This is a great read (thanks to the wonderful Lisa M on the pickyeatingadults forum for reposting it).
At this year’s Eating Disorders: State of the Art Treatment 2016 symposium in Baltimore on April 9th, our number one supporter Dr. Nancy Zucker will be presenting The Phenomenology and Management of Aviodant/Restrictive Food Intake Disorder (ARFID) and a subsequent breakout session. While this is not the kind of talk a typical ARFIDer might attend and find helpful, it’s still a great day for ARFIDers because it means more and more health professionals will be educated on our behalf. Thank you Dr. Zucker for spreading the word. It’s a marvelous thing.
As I’ve dove into finding stories of others who have had success improving their ARFID I’ve noticed that pretty much everyone has had to try numerous methods to help introduce new foods to their diet. There’s no one method that’s worked for everyone. I’m wondering if the timing of the therapy is as, if not more, important than the therapy itself. Is it possible that no matter how beneficial a treatment could be, if our minds and bodies are not ready for change than maybe none will happen? It took me three tries with hypnotherapy before it started working for me. Why didn’t it work the first two? Would other therapies have worked in those two cases? I have no idea. Its just my opinion but I think there needs to be an alignment between trying a therapy and being ready to succeed.
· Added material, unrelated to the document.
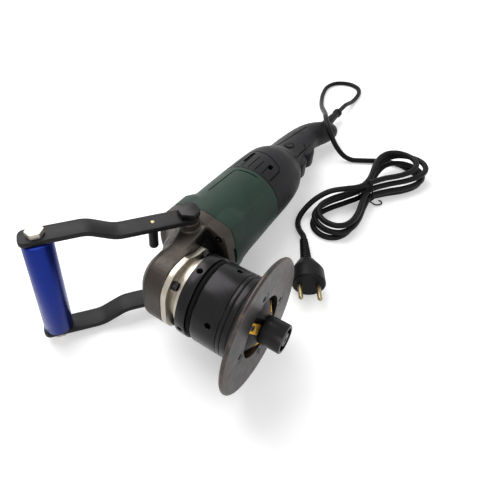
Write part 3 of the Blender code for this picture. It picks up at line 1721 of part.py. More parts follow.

This is an interesting article from the New York Times that doesn’t specifically mention ARFID but points out how there are many ‘for profit’ treatment centers for Eating Disorders popping up. What’s really concerning is when those centers become “business models” and are purchased by private equity groups who are less interested in helping patients than making a higher rate of return on their investment. I’m not trying to discourage ARFIDers from considering these but please do your research before investing in a treatment.
This is an inspiring success story. Go McKaelen!
This is a pretty good one. Although I’d like to know their source on why they think exposure-response prevention is showing promise.